● **REQUIREMENT**
Write down each entry again, exactly as it reads.

● **INFORMATION GIVEN**
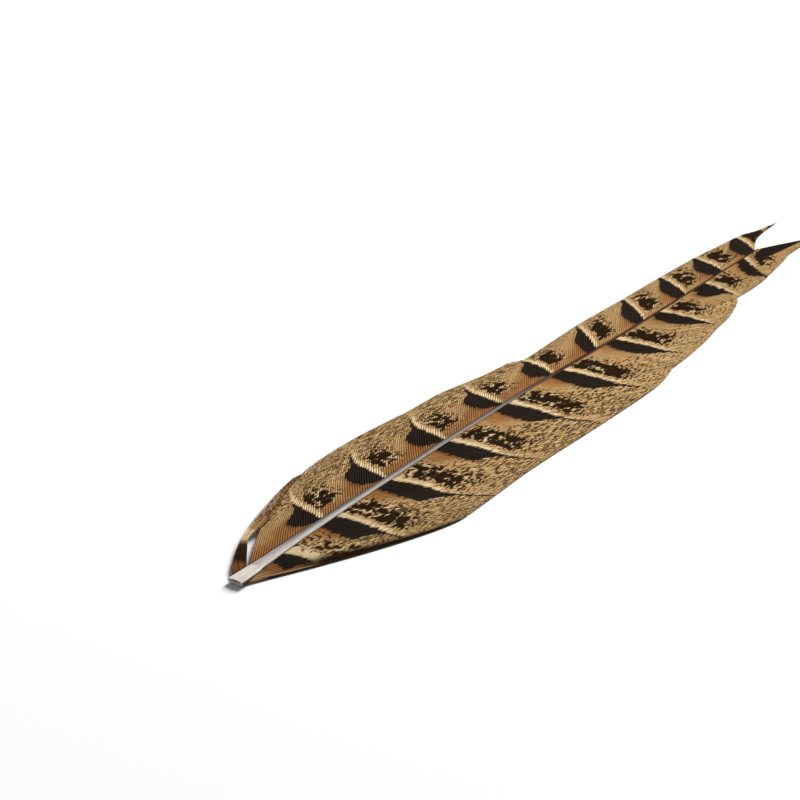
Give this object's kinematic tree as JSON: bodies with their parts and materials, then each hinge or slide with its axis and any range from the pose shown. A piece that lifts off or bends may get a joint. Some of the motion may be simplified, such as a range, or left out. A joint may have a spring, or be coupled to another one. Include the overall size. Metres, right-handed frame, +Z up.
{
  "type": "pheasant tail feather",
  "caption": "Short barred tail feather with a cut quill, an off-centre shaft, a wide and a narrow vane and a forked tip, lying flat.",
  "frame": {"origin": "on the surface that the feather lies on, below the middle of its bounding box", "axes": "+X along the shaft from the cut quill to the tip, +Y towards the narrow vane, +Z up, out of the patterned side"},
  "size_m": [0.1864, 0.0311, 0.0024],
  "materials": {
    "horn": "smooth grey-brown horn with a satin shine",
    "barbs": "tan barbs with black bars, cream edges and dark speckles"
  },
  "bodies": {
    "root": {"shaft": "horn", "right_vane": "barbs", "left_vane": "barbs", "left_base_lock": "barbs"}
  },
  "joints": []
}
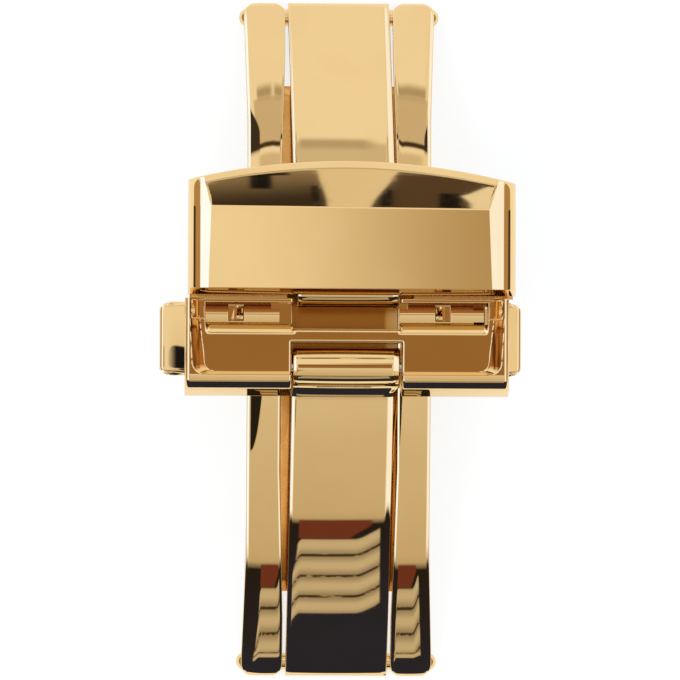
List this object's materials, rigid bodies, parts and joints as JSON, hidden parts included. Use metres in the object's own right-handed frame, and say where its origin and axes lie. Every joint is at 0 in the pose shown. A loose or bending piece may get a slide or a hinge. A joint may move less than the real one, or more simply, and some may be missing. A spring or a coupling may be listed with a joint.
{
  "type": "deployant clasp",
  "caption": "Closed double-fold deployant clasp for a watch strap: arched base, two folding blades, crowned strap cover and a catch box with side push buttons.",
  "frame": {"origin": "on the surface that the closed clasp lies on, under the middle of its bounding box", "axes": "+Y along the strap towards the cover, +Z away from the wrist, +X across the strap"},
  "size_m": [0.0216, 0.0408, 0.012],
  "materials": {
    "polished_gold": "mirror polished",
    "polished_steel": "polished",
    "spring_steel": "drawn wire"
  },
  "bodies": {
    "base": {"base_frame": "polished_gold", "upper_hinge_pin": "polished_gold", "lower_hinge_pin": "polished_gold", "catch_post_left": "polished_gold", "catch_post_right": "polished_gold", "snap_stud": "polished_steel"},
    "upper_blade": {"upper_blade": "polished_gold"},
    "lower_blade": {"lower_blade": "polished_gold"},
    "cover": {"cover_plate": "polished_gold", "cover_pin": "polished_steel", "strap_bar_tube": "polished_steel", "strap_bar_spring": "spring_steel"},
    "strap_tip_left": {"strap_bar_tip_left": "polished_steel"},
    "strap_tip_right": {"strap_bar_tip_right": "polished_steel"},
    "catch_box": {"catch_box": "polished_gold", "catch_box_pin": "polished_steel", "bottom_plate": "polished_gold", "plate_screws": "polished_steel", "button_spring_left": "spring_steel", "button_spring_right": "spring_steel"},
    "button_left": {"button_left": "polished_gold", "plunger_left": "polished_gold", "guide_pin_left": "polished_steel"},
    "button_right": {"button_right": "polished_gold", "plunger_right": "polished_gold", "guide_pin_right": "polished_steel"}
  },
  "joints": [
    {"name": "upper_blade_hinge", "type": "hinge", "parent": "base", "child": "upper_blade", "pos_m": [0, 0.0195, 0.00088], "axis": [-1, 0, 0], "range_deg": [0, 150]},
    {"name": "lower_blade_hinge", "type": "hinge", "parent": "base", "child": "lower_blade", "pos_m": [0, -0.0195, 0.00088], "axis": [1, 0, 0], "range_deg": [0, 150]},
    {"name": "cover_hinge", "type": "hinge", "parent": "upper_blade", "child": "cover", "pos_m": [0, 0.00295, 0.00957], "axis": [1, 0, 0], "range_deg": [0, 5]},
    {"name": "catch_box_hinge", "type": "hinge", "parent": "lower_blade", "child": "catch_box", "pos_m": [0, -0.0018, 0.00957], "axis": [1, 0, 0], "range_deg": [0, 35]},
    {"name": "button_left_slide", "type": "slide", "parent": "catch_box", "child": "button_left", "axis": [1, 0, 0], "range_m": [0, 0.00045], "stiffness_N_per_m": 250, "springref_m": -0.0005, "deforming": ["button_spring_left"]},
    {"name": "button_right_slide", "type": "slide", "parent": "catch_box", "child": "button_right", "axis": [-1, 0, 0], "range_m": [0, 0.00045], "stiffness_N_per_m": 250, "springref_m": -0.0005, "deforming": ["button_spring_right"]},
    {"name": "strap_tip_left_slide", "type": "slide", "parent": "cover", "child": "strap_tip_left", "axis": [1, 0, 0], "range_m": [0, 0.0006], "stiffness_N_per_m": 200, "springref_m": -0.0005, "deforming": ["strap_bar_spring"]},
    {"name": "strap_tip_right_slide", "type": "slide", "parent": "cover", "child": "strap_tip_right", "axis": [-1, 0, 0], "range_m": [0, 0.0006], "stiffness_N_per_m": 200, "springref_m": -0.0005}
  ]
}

● **RESULT OF THIS TASK**
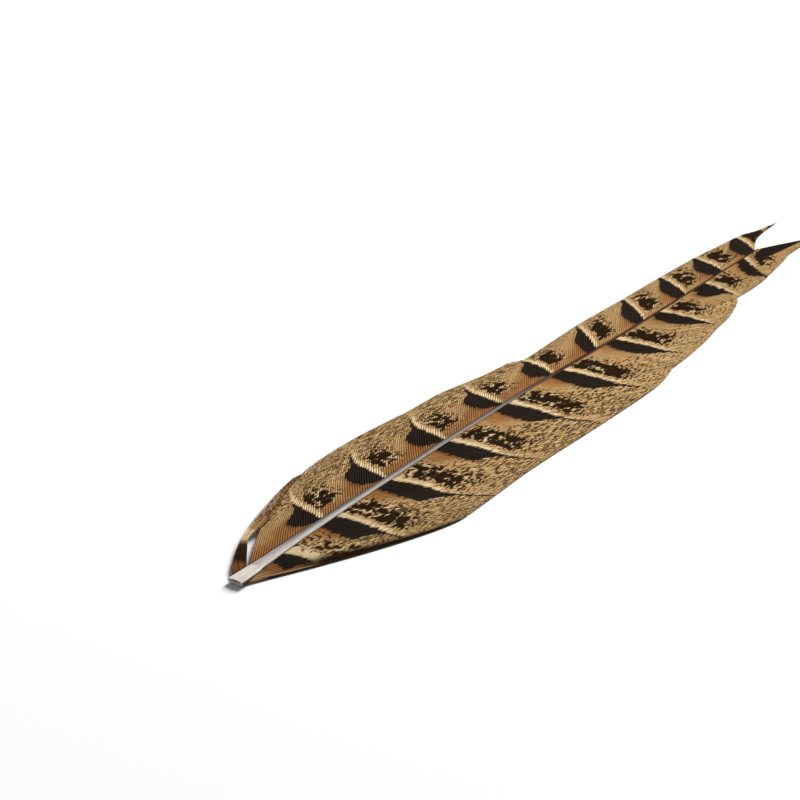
Give this object's kinematic tree as JSON: bodies with their parts and materials, then each hinge or slide with its axis and any range from the pose shown. A piece that lifts off or bends may get a joint. Some of the motion may be simplified, such as a range, or left out. A joint may have a spring, or be coupled to another one. Include the overall size. Metres, right-handed frame, +Z up.
{
  "type": "pheasant tail feather",
  "caption": "Short barred tail feather with a cut quill, an off-centre shaft, a wide and a narrow vane and a forked tip, lying flat.",
  "frame": {"origin": "on the surface that the feather lies on, below the middle of its bounding box", "axes": "+X along the shaft from the cut quill to the tip, +Y towards the narrow vane, +Z up, out of the patterned side"},
  "size_m": [0.1864, 0.0311, 0.0024],
  "materials": {
    "horn": "smooth grey-brown horn with a satin shine",
    "barbs": "tan barbs with black bars, cream edges and dark speckles"
  },
  "bodies": {
    "root": {"shaft": "horn", "right_vane": "barbs", "left_vane": "barbs", "left_base_lock": "barbs"}
  },
  "joints": []
}
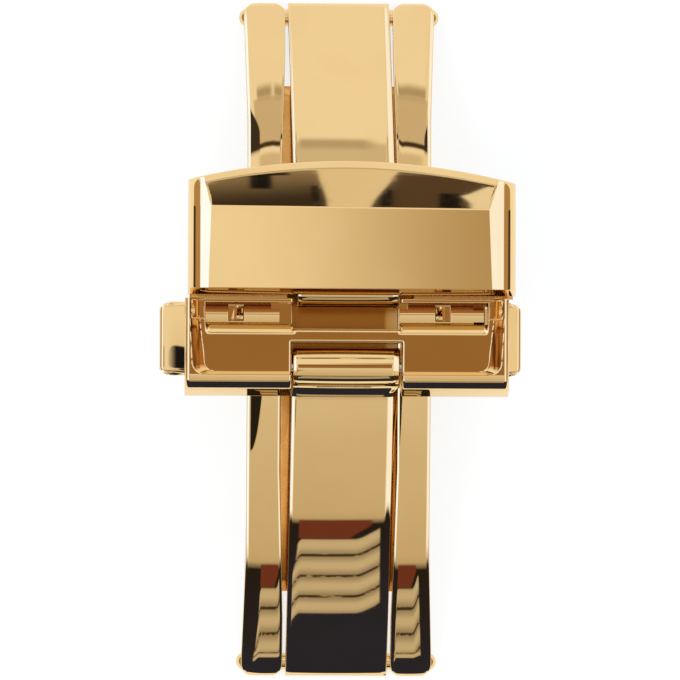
List this object's materials, rigid bodies, parts and joints as JSON, hidden parts included. Use metres in the object's own right-handed frame, and say where its origin and axes lie. Every joint is at 0 in the pose shown. A loose or bending piece may get a slide or a hinge. A joint may move less than the real one, or more simply, and some may be missing. A spring or a coupling may be listed with a joint.
{
  "type": "deployant clasp",
  "caption": "Closed double-fold deployant clasp for a watch strap: arched base, two folding blades, crowned strap cover and a catch box with side push buttons.",
  "frame": {"origin": "on the surface that the closed clasp lies on, under the middle of its bounding box", "axes": "+Y along the strap towards the cover, +Z away from the wrist, +X across the strap"},
  "size_m": [0.0216, 0.0408, 0.012],
  "materials": {
    "polished_gold": "mirror polished",
    "polished_steel": "polished",
    "spring_steel": "drawn wire"
  },
  "bodies": {
    "base": {"base_frame": "polished_gold", "upper_hinge_pin": "polished_gold", "lower_hinge_pin": "polished_gold", "catch_post_left": "polished_gold", "catch_post_right": "polished_gold", "snap_stud": "polished_steel"},
    "upper_blade": {"upper_blade": "polished_gold"},
    "lower_blade": {"lower_blade": "polished_gold"},
    "cover": {"cover_plate": "polished_gold", "cover_pin": "polished_steel", "strap_bar_tube": "polished_steel", "strap_bar_spring": "spring_steel"},
    "strap_tip_left": {"strap_bar_tip_left": "polished_steel"},
    "strap_tip_right": {"strap_bar_tip_right": "polished_steel"},
    "catch_box": {"catch_box": "polished_gold", "catch_box_pin": "polished_steel", "bottom_plate": "polished_gold", "plate_screws": "polished_steel", "button_spring_left": "spring_steel", "button_spring_right": "spring_steel"},
    "button_left": {"button_left": "polished_gold", "plunger_left": "polished_gold", "guide_pin_left": "polished_steel"},
    "button_right": {"button_right": "polished_gold", "plunger_right": "polished_gold", "guide_pin_right": "polished_steel"}
  },
  "joints": [
    {"name": "upper_blade_hinge", "type": "hinge", "parent": "base", "child": "upper_blade", "pos_m": [0, 0.0195, 0.00088], "axis": [-1, 0, 0], "range_deg": [0, 150]},
    {"name": "lower_blade_hinge", "type": "hinge", "parent": "base", "child": "lower_blade", "pos_m": [0, -0.0195, 0.00088], "axis": [1, 0, 0], "range_deg": [0, 150]},
    {"name": "cover_hinge", "type": "hinge", "parent": "upper_blade", "child": "cover", "pos_m": [0, 0.00295, 0.00957], "axis": [1, 0, 0], "range_deg": [0, 5]},
    {"name": "catch_box_hinge", "type": "hinge", "parent": "lower_blade", "child": "catch_box", "pos_m": [0, -0.0018, 0.00957], "axis": [1, 0, 0], "range_deg": [0, 35]},
    {"name": "button_left_slide", "type": "slide", "parent": "catch_box", "child": "button_left", "axis": [1, 0, 0], "range_m": [0, 0.00045], "stiffness_N_per_m": 250, "springref_m": -0.0005, "deforming": ["button_spring_left"]},
    {"name": "button_right_slide", "type": "slide", "parent": "catch_box", "child": "button_right", "axis": [-1, 0, 0], "range_m": [0, 0.00045], "stiffness_N_per_m": 250, "springref_m": -0.0005, "deforming": ["button_spring_right"]},
    {"name": "strap_tip_left_slide", "type": "slide", "parent": "cover", "child": "strap_tip_left", "axis": [1, 0, 0], "range_m": [0, 0.0006], "stiffness_N_per_m": 200, "springref_m": -0.0005, "deforming": ["strap_bar_spring"]},
    {"name": "strap_tip_right_slide", "type": "slide", "parent": "cover", "child": "strap_tip_right", "axis": [-1, 0, 0], "range_m": [0, 0.0006], "stiffness_N_per_m": 200, "springref_m": -0.0005}
  ]
}